Every entry needs to be reproduced exactly.

** begin DATA ENTRIES **

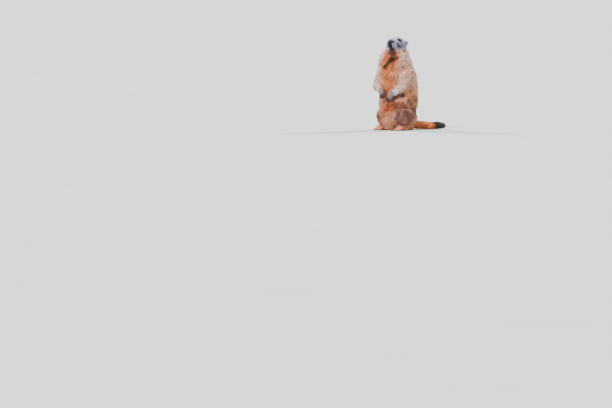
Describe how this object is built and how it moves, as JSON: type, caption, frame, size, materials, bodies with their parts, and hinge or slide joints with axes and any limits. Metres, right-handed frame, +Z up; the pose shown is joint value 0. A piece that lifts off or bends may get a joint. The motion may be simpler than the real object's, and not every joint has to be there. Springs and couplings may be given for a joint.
{
  "type": "alpine marmot model",
  "caption": "Life-size still model of an alpine marmot sitting upright on its haunches, forepaws hanging before the belly and the tail laid out on the floor.",
  "frame": {"origin": "on the floor under the body's axis, in the middle of the flat that the rump sits on", "axes": "+Z up, the animal faces -Y, and its left side is +X"},
  "size_m": [0.2558, 0.3222, 0.4753],
  "materials": {
    "coat": "dull fur, orange-brown with a grizzled grey-brown back",
    "coat_head": "dull short fur, slate grey with a pale crown",
    "coat_limb": "dull short fur, pale beige",
    "paw": "bare dark skin with horn claws",
    "tail": "dull long fur, orange-brown to a black tip",
    "eye": "wet gloss",
    "nose": "damp black skin"
  },
  "bodies": {
    "root": {"abdomen": "coat", "chest": "coat", "neck": "coat", "head": "coat_head", "ear_left": "coat_head", "ear_right": "coat_head", "eye_left": "eye", "eye_right": "eye", "nose": "nose", "upper_arm_left": "coat", "upper_arm_right": "coat", "forearm_left": "coat_limb", "forearm_right": "coat_limb", "forepaw_left": "paw", "forepaw_right": "paw", "hind_leg_left": "coat", "hind_leg_right": "coat", "hind_foot_left": "coat_limb", "hind_foot_right": "coat_limb", "tail": "tail"}
  },
  "joints": []
}
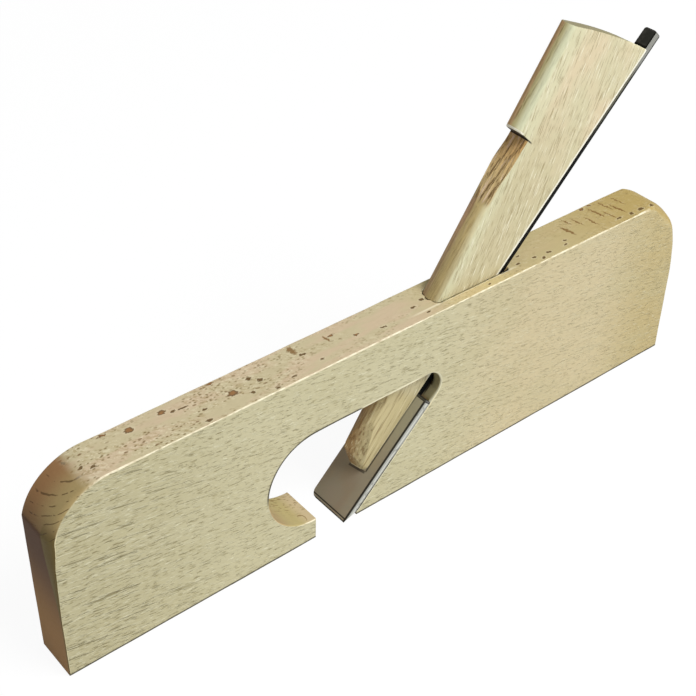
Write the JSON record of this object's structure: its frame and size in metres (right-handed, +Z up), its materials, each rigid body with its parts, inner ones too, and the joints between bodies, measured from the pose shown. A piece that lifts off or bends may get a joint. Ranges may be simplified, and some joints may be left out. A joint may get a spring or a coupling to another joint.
{
  "type": "rabbet plane",
  "caption": "Narrow wooden rabbet plane: a beech stock with an open throat, a full-width shouldered iron on a sloping bed, and a notched wedge that clamps it.",
  "frame": {"origin": "middle of the sole, below the middle of the overall box; the sole lies on Z = 0", "axes": "+X runs along the stock from the toe to the heel, +Y across the thickness, +Z up from the sole"},
  "size_m": [0.27, 0.0183, 0.1558],
  "materials": {
    "stock": "bare planed beech, dry, slightly worn arrises",
    "iron": "dark forged steel with a brown-grey face and a bright ground edge along the sides of the blade",
    "wedge": "bare planed beech, lighter than the stock, with a knife-cut notch"
  },
  "bodies": {
    "stock": {"stock": "stock"},
    "iron": {"iron": "iron"},
    "wedge": {"wedge": "wedge"}
  },
  "joints": [
    {"name": "iron_slide", "type": "slide", "parent": "stock", "child": "iron", "axis": [0.6947, 0, 0.7193], "range_m": [-0.134, 0.0035]},
    {"name": "wedge_slide", "type": "slide", "parent": "stock", "child": "wedge", "axis": [0.6947, 0, 0.7193], "range_m": [0, 0.085]}
  ]
}
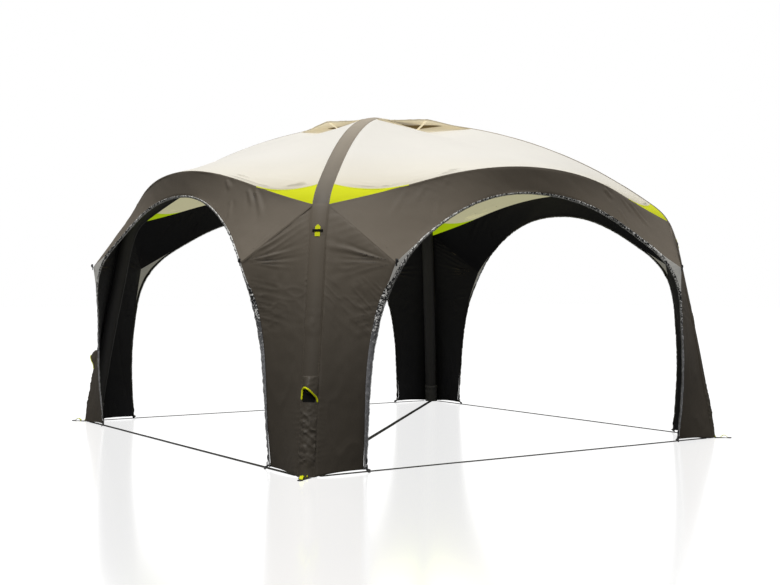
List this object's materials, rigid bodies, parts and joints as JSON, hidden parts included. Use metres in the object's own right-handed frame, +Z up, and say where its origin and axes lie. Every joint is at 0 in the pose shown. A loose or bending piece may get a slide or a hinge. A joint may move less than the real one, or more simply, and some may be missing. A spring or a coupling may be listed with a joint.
{
  "type": "inflatable party tent",
  "caption": "Open-sided inflatable canopy tent: crossed air beams carry a domed square roof with vented cap, arched openings and tapered corner legs.",
  "frame": {"origin": "on the ground, at the middle of the square footprint, under the beams' crossing", "axes": "+Z up; +X towards the right-hand opening and +Y towards the back opening, so the beams run along the two diagonals of X and Y"},
  "size_m": [4.2138, 4.2138, 2.647],
  "materials": {
    "dark_fabric": "coated woven polyester",
    "cream_fabric": "coated woven polyester",
    "lime_fabric": "coated woven polyester",
    "band_fabric": "coated woven polyester",
    "tan_fabric": "coated woven polyester",
    "zip_tape": "woven zip tape",
    "beam_film": "smooth coated sleeve",
    "black_webbing": "woven webbing"
  },
  "bodies": {
    "root": {"leg_back_right": "dark_fabric", "leg_back_left": "dark_fabric", "leg_front_left": "dark_fabric", "leg_front_right": "dark_fabric", "arch_panel_right": "dark_fabric", "arch_panel_back": "dark_fabric", "arch_panel_left": "dark_fabric", "arch_panel_front": "dark_fabric", "roof_panel_right": "cream_fabric", "roof_panel_back": "cream_fabric", "roof_panel_left": "cream_fabric", "roof_panel_front": "cream_fabric", "vent_panel_right": "tan_fabric", "vent_panel_back": "tan_fabric", "vent_panel_left": "tan_fabric", "vent_panel_front": "tan_fabric", "vent_hood_right": "tan_fabric", "vent_hood_back": "tan_fabric", "vent_hood_left": "tan_fabric", "vent_hood_front": "tan_fabric", "roof_band_back_right": "band_fabric", "roof_band_back_left": "band_fabric", "roof_band_front_left": "band_fabric", "roof_band_front_right": "band_fabric", "crown_patch": "band_fabric", "lime_panel_back_right_right": "lime_fabric", "lime_panel_back_right_back": "lime_fabric", "lime_panel_back_left_back": "lime_fabric", "lime_panel_back_left_left": "lime_fabric", "lime_panel_front_left_left": "lime_fabric", "lime_panel_front_left_front": "lime_fabric", "lime_panel_front_right_front": "lime_fabric", "lime_panel_front_right_right": "lime_fabric", "door_trim_right": "zip_tape", "door_trim_back": "zip_tape", "door_trim_left": "zip_tape", "door_trim_front": "zip_tape", "air_beam_front_left_to_back_right": "beam_film", "air_beam_front_right_to_back_left": "beam_film", "beam_boot_back_right": "beam_film", "beam_boot_back_left": "beam_film", "beam_boot_front_left": "beam_film", "beam_boot_front_right": "beam_film", "peg_tab_back_right": "black_webbing", "peg_tab_back_left": "black_webbing", "peg_tab_front_left": "black_webbing", "peg_tab_front_right": "black_webbing", "ground_strap_right": "black_webbing", "ground_strap_back": "black_webbing", "ground_strap_left": "black_webbing", "ground_strap_front": "black_webbing", "ground_strap_diagonal": "black_webbing", "valve_hood_front_left": "dark_fabric", "valve_hood_front_right": "dark_fabric"}
  },
  "joints": []
}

** end DATA ENTRIES **

WORKED SOLUTION
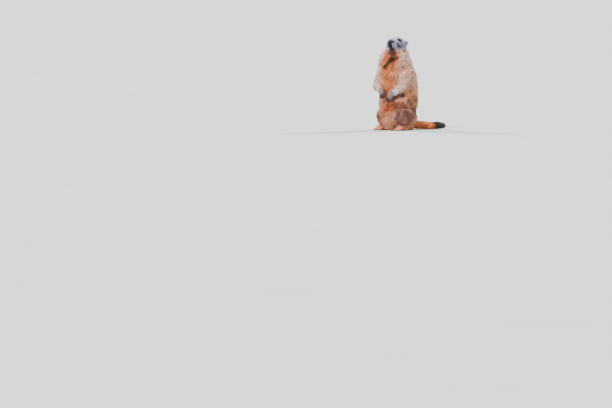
Describe how this object is built and how it moves, as JSON: type, caption, frame, size, materials, bodies with their parts, and hinge or slide joints with axes and any limits. Metres, right-handed frame, +Z up; the pose shown is joint value 0. A piece that lifts off or bends may get a joint. The motion may be simpler than the real object's, and not every joint has to be there. Springs and couplings may be given for a joint.
{
  "type": "alpine marmot model",
  "caption": "Life-size still model of an alpine marmot sitting upright on its haunches, forepaws hanging before the belly and the tail laid out on the floor.",
  "frame": {"origin": "on the floor under the body's axis, in the middle of the flat that the rump sits on", "axes": "+Z up, the animal faces -Y, and its left side is +X"},
  "size_m": [0.2558, 0.3222, 0.4753],
  "materials": {
    "coat": "dull fur, orange-brown with a grizzled grey-brown back",
    "coat_head": "dull short fur, slate grey with a pale crown",
    "coat_limb": "dull short fur, pale beige",
    "paw": "bare dark skin with horn claws",
    "tail": "dull long fur, orange-brown to a black tip",
    "eye": "wet gloss",
    "nose": "damp black skin"
  },
  "bodies": {
    "root": {"abdomen": "coat", "chest": "coat", "neck": "coat", "head": "coat_head", "ear_left": "coat_head", "ear_right": "coat_head", "eye_left": "eye", "eye_right": "eye", "nose": "nose", "upper_arm_left": "coat", "upper_arm_right": "coat", "forearm_left": "coat_limb", "forearm_right": "coat_limb", "forepaw_left": "paw", "forepaw_right": "paw", "hind_leg_left": "coat", "hind_leg_right": "coat", "hind_foot_left": "coat_limb", "hind_foot_right": "coat_limb", "tail": "tail"}
  },
  "joints": []
}
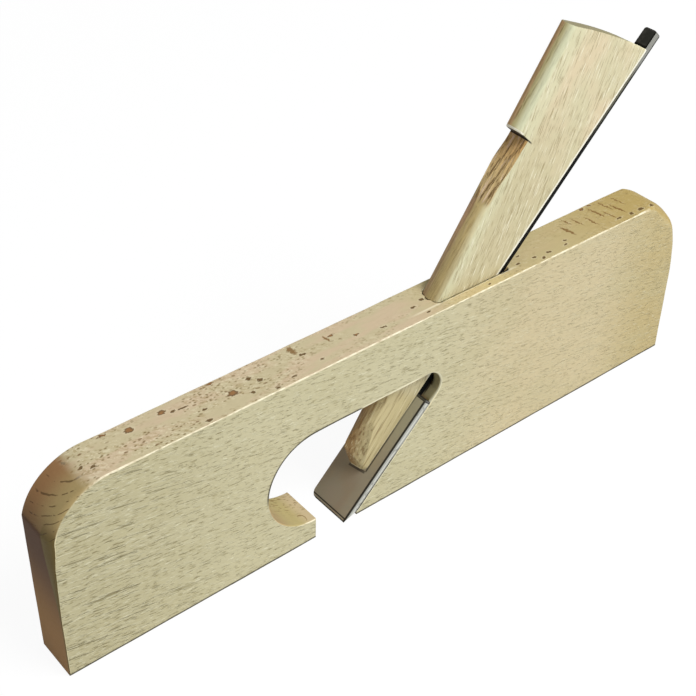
Write the JSON record of this object's structure: its frame and size in metres (right-handed, +Z up), its materials, each rigid body with its parts, inner ones too, and the joints between bodies, measured from the pose shown. A piece that lifts off or bends may get a joint. Ranges may be simplified, and some joints may be left out. A joint may get a spring or a coupling to another joint.
{
  "type": "rabbet plane",
  "caption": "Narrow wooden rabbet plane: a beech stock with an open throat, a full-width shouldered iron on a sloping bed, and a notched wedge that clamps it.",
  "frame": {"origin": "middle of the sole, below the middle of the overall box; the sole lies on Z = 0", "axes": "+X runs along the stock from the toe to the heel, +Y across the thickness, +Z up from the sole"},
  "size_m": [0.27, 0.0183, 0.1558],
  "materials": {
    "stock": "bare planed beech, dry, slightly worn arrises",
    "iron": "dark forged steel with a brown-grey face and a bright ground edge along the sides of the blade",
    "wedge": "bare planed beech, lighter than the stock, with a knife-cut notch"
  },
  "bodies": {
    "stock": {"stock": "stock"},
    "iron": {"iron": "iron"},
    "wedge": {"wedge": "wedge"}
  },
  "joints": [
    {"name": "iron_slide", "type": "slide", "parent": "stock", "child": "iron", "axis": [0.6947, 0, 0.7193], "range_m": [-0.134, 0.0035]},
    {"name": "wedge_slide", "type": "slide", "parent": "stock", "child": "wedge", "axis": [0.6947, 0, 0.7193], "range_m": [0, 0.085]}
  ]
}
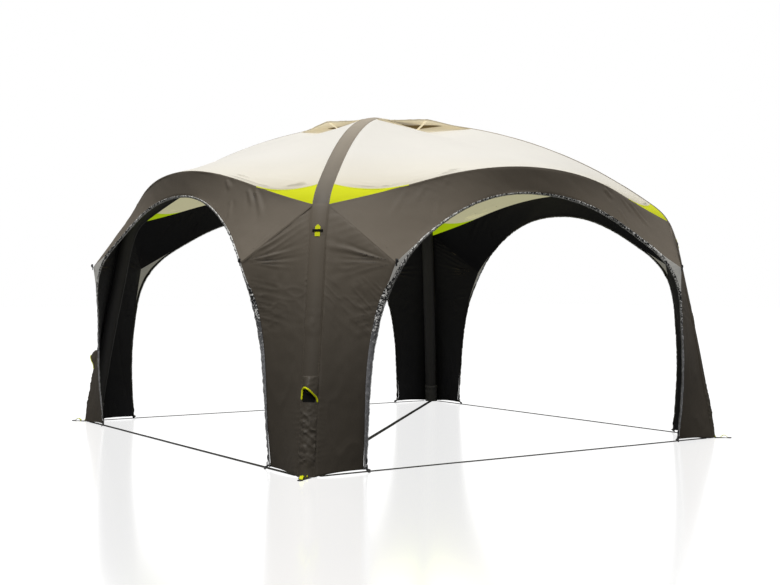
List this object's materials, rigid bodies, parts and joints as JSON, hidden parts included. Use metres in the object's own right-handed frame, +Z up, and say where its origin and axes lie. Every joint is at 0 in the pose shown. A loose or bending piece may get a slide or a hinge. A joint may move less than the real one, or more simply, and some may be missing. A spring or a coupling may be listed with a joint.
{
  "type": "inflatable party tent",
  "caption": "Open-sided inflatable canopy tent: crossed air beams carry a domed square roof with vented cap, arched openings and tapered corner legs.",
  "frame": {"origin": "on the ground, at the middle of the square footprint, under the beams' crossing", "axes": "+Z up; +X towards the right-hand opening and +Y towards the back opening, so the beams run along the two diagonals of X and Y"},
  "size_m": [4.2138, 4.2138, 2.647],
  "materials": {
    "dark_fabric": "coated woven polyester",
    "cream_fabric": "coated woven polyester",
    "lime_fabric": "coated woven polyester",
    "band_fabric": "coated woven polyester",
    "tan_fabric": "coated woven polyester",
    "zip_tape": "woven zip tape",
    "beam_film": "smooth coated sleeve",
    "black_webbing": "woven webbing"
  },
  "bodies": {
    "root": {"leg_back_right": "dark_fabric", "leg_back_left": "dark_fabric", "leg_front_left": "dark_fabric", "leg_front_right": "dark_fabric", "arch_panel_right": "dark_fabric", "arch_panel_back": "dark_fabric", "arch_panel_left": "dark_fabric", "arch_panel_front": "dark_fabric", "roof_panel_right": "cream_fabric", "roof_panel_back": "cream_fabric", "roof_panel_left": "cream_fabric", "roof_panel_front": "cream_fabric", "vent_panel_right": "tan_fabric", "vent_panel_back": "tan_fabric", "vent_panel_left": "tan_fabric", "vent_panel_front": "tan_fabric", "vent_hood_right": "tan_fabric", "vent_hood_back": "tan_fabric", "vent_hood_left": "tan_fabric", "vent_hood_front": "tan_fabric", "roof_band_back_right": "band_fabric", "roof_band_back_left": "band_fabric", "roof_band_front_left": "band_fabric", "roof_band_front_right": "band_fabric", "crown_patch": "band_fabric", "lime_panel_back_right_right": "lime_fabric", "lime_panel_back_right_back": "lime_fabric", "lime_panel_back_left_back": "lime_fabric", "lime_panel_back_left_left": "lime_fabric", "lime_panel_front_left_left": "lime_fabric", "lime_panel_front_left_front": "lime_fabric", "lime_panel_front_right_front": "lime_fabric", "lime_panel_front_right_right": "lime_fabric", "door_trim_right": "zip_tape", "door_trim_back": "zip_tape", "door_trim_left": "zip_tape", "door_trim_front": "zip_tape", "air_beam_front_left_to_back_right": "beam_film", "air_beam_front_right_to_back_left": "beam_film", "beam_boot_back_right": "beam_film", "beam_boot_back_left": "beam_film", "beam_boot_front_left": "beam_film", "beam_boot_front_right": "beam_film", "peg_tab_back_right": "black_webbing", "peg_tab_back_left": "black_webbing", "peg_tab_front_left": "black_webbing", "peg_tab_front_right": "black_webbing", "ground_strap_right": "black_webbing", "ground_strap_back": "black_webbing", "ground_strap_left": "black_webbing", "ground_strap_front": "black_webbing", "ground_strap_diagonal": "black_webbing", "valve_hood_front_left": "dark_fabric", "valve_hood_front_right": "dark_fabric"}
  },
  "joints": []
}